Data in this exercise =
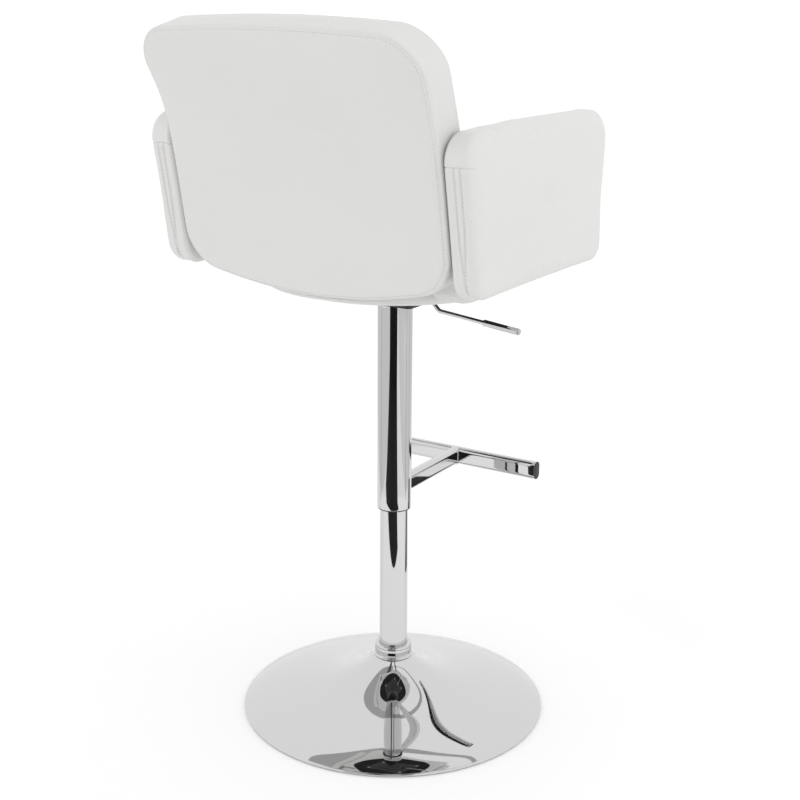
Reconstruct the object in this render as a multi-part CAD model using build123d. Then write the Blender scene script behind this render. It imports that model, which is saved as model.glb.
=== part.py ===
from build123d import *
import math
import os

# Adjustable swivel bar stool with a gas lift, a T-shaped footrest and a padded seat with arms.
# Origin on the column axis at floor level, +Z up, the sitter faces -Y. Millimetres.

# Base
BASE_RADIUS = 225.0
RIM_HEIGHT = 3.6
RIM_ROLL = 2.0
DISH_SKIN = 1.6
NECK_RADIUS = 29.3
NECK_TOP = 78.0
NECK_BORE = 21.0
FLOOR_RING_INNER = 213.0
FLOOR_RING_OUTER = 222.0
FLOOR_RING_HEIGHT = 6.0
WEIGHT_RADIUS = 170.0
WEIGHT_BOTTOM = 4.0
WEIGHT_THICKNESS = 7.0
FLANGE_RADIUS = 52.0
FLANGE_THICKNESS = 5.0
BASE_BOLT_CIRCLE = 38.0
BASE_BOLT_RADIUS = 4.0
BASE_BOLT_COUNT = 4
BASE_BOLT_HEAD_RADIUS = 7.0
BASE_BOLT_HEAD_HEIGHT = 5.0
BOLT_CLEARANCE = 0.2

# Column
STAND_RADIUS = 20.7
STAND_WALL = 2.0
STAND_BOTTOM = 4.0
STAND_TOP = 400.0
COLLAR_RADIUS = 28.4
COLLAR_HEIGHT = 20.0
COLLAR_EDGE = 3.2
TUBE_RADIUS = 25.0
TUBE_WALL = 1.5
TUBE_BOTTOM = 315.0
TUBE_TOP = 622.0
TOP_PLUG_HEIGHT = 10.0
RING_LIP = 1.6
RING_HEIGHT = 18.0
RUNNING_GAP = 0.05
BUSH_HEIGHT = 30.0
BUSH_LIP = 2.0

# Gas spring and swivel bearing
CYLINDER_RADIUS = 14.0
CYLINDER_BORE = 12.0
CYLINDER_BOTTOM = 300.0
CYLINDER_TOP = 638.0
GLAND_HEIGHT = 15.0
ROD_RADIUS = 5.0
ROD_BOTTOM = 13.0
HEAD_BOTTOM = 318.0
HEAD_HEIGHT = 12.0
PLATE_BOTTOM = 20.0
PLATE_HEIGHT = 6.0
RACE_OUTER = 14.0
RACE_HEIGHT = 1.5
BALL_RADIUS = 2.0
BALL_CIRCLE = 10.0
BALL_COUNT = 10
CAGE_HEIGHT = 1.8
SHOULDER_RADIUS = 8.0
SHOULDER_HEIGHT = 3.0
CLIP_HEIGHT = 1.2

# Footrest
BAR_THICKNESS = 15.0
BAR_HEIGHT = 27.0
BAR_WALL = 1.6
BAR_EDGE = 6.5
BAR_TOP = 355.0
BAR_REACH = 185.0
BAR_HALF_LENGTH = 139.0
PLUG_LIP = 1.6
PLUG_DEPTH = 12.0

# Release mechanism under the seat
HOUSING_HALF_X = 46.0
HOUSING_HALF_Y = 36.0
HOUSING_SKIN = 2.0
HOUSING_CORNER = 8.0
SLOT_DEPTH = 9.0
SLOT_STEP = 5.0
PLATE_SIZE_X = 190.0
PLATE_SIZE_Y = 170.0
PLATE_SKIN = 2.5
PLATE_CORNER = 14.0
SOCKET_RADIUS = 17.0
SOCKET_TOP = 638.0
SCREW_X = 80.0
SCREW_Y = 66.0
SCREW_RADIUS = 3.0
SCREW_LENGTH = 16.0
SCREW_HEAD_RADIUS = 6.0
SCREW_HEAD_HEIGHT = 3.0
VALVE_BOTTOM = 606.0
BUTTON_RADIUS = 3.5
BUTTON_BOTTOM = 614.0
BUTTON_TOP = 641.2
LEVER_RADIUS = 3.0
LEVER_HEIGHT = 645.0
PIVOT_X = -22.0
PIVOT_RADIUS = 2.5
BOSS_RADIUS = 6.0
BOSS_LENGTH = 16.0
LUG_THICKNESS = 2.0
LEVER_BEND = (-72.0, 616.5)
LEVER_END = (-197.0, 603.0)
LEVER_BEND_RADIUS = 7.0
LEVER_START_X = 3.0
GRIP_LENGTH = 56.0
GRIP_RADIUS = 4.6
GRIP_TIP = 3.0

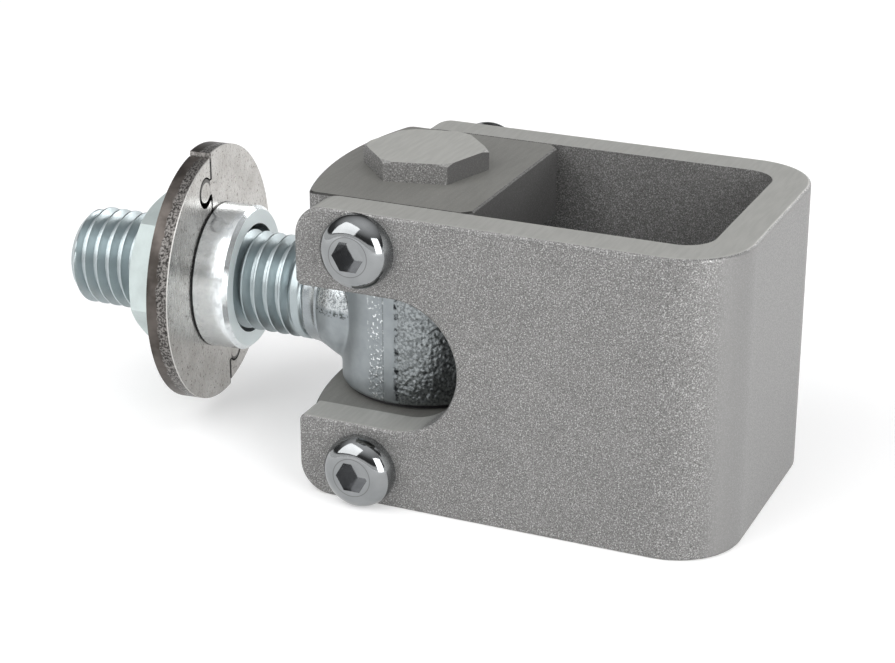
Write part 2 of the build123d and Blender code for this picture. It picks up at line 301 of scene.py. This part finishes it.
class Nodes:
    """A node material in the making."""

    def __init__(self, name):
        self.material = bpy.data.materials.new(name)
        self.material.use_nodes = True
        self.tree = self.material.node_tree
        self.shader = self.tree.nodes["Principled BSDF"]
        coordinates = self.add("ShaderNodeTexCoord")
        self.place = coordinates.outputs["Object"]
        self.normal = coordinates.outputs["Normal"]

    def add(self, kind, **values):
        node = self.tree.nodes.new(kind)
        for key, value in values.items():
            setattr(node, key, value)
        return node

    def put(self, value, socket):
        """Links a socket, or sets a constant."""
        if isinstance(value, bpy.types.NodeSocket):
            self.tree.links.new(value, socket)
        elif isinstance(value, tuple) and socket.type == "RGBA":
            socket.default_value = (*value, 1)
        else:
            socket.default_value = value

    def maths(self, operation, a, b=0.0):
        node = self.add("ShaderNodeMath", operation=operation)
        self.put(a, node.inputs[0])
        self.put(b, node.inputs[1])
        return node.outputs[0]

    def along(self, direction, source=None, origin=(0, 0, 0)):
        """Distance along a direction: in millimetres for places, plain for normals."""
        scale = 1.0 if source is self.normal else 1 / MM
        moved = self.add("ShaderNodeVectorMath", operation="SUBTRACT")
        self.put(source or self.place, moved.inputs[0])
        moved.inputs[1].default_value = tuple(c * MM for c in origin)
        node = self.add("ShaderNodeVectorMath", operation="DOT_PRODUCT")
        self.put(moved.outputs["Vector"], node.inputs[0])
        node.inputs[1].default_value = tuple(c * scale for c in direction)
        return node.outputs["Value"]

    def radius(self, axis, origin):
        """Distance in millimetres from a line along axis through origin."""
        moved = self.add("ShaderNodeVectorMath", operation="SUBTRACT")
        self.put(self.place, moved.inputs[0])
        moved.inputs[1].default_value = tuple(c * MM for c in origin)
        across = self.add("ShaderNodeVectorMath", operation="CROSS_PRODUCT")
        self.put(moved.outputs["Vector"], across.inputs[0])
        across.inputs[1].default_value = tuple(c / MM for c in axis)
        node = self.add("ShaderNodeVectorMath", operation="LENGTH")
        self.put(across.outputs["Vector"], node.inputs[0])
        return node.outputs["Value"]

    def step(self, value, low, high):
        """Goes smoothly from 0 at low to 1 at high."""
        node = self.add("ShaderNodeMapRange", interpolation_type="SMOOTHSTEP")
        self.put(value, node.inputs["Value"])
        node.inputs["From Min"].default_value = low
        node.inputs["From Max"].default_value = high
        return node.outputs["Result"]

    def band(self, value, low, high, soft):
        rise = self.step(value, low - soft, low + soft)
        return self.maths("MULTIPLY", rise, self.step(value, high + soft, high - soft))

    def noise(self, size, detail=3.0, rough=0.55, stretch=None):
        """Noise whose grains are about size millimetres across."""
        node = self.add("ShaderNodeTexNoise")
        node.inputs["Scale"].default_value = 1 / (size * MM)
        node.inputs["Detail"].default_value = detail
        node.inputs["Roughness"].default_value = rough
        place = self.place
        if stretch:
            mapping = self.add("ShaderNodeMapping")
            mapping.inputs["Scale"].default_value = stretch
            self.put(place, mapping.inputs["Vector"])
            place = mapping.outputs["Vector"]
        self.put(place, node.inputs["Vector"])
        return node.outputs["Fac"]

    def mix(self, factor, a, b):
        """From a to b; colours are tuples or sockets."""
        node = self.add("ShaderNodeMix", data_type="RGBA")
        self.put(factor, node.inputs[0])
        self.put(a, node.inputs[6])
        self.put(b, node.inputs[7])
        return node.outputs[2]

    def between(self, factor, a, b):
        """From number a to number b."""
        node = self.add("ShaderNodeMix", data_type="FLOAT")
        self.put(factor, node.inputs[0])
        self.put(a, node.inputs[2])
        self.put(b, node.inputs[3])
        return node.outputs[0]

    def bump(self, height, depth, before=None, strength=1.0):
        """Bump whose full height is depth millimetres, laid over another one."""
        node = self.add("ShaderNodeBump")
        self.put(strength, node.inputs["Strength"])
        node.inputs["Distance"].default_value = depth * MM
        self.put(height, node.inputs["Height"])
        if before is not None:
            self.put(before, node.inputs["Normal"])
        return node.outputs["Normal"]

    def finish(self, colour, roughness, bump=None, metallic=1.0):
        self.put(colour, self.shader.inputs["Base Color"])
        self.put(roughness, self.shader.inputs["Roughness"])
        self.put(metallic, self.shader.inputs["Metallic"])
        if bump is not None:
            self.put(bump, self.shader.inputs["Normal"])
        return self.material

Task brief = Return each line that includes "part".

Reply to the task =
Reconstruct the object in this render as a multi-part CAD model using build123d. Then write the Blender scene script behind this render. It imports that model, which is saved as model.glb.
=== part.py ===
Write part 2 of the build123d and Blender code for this picture. It picks up at line 301 of scene.py. This part finishes it.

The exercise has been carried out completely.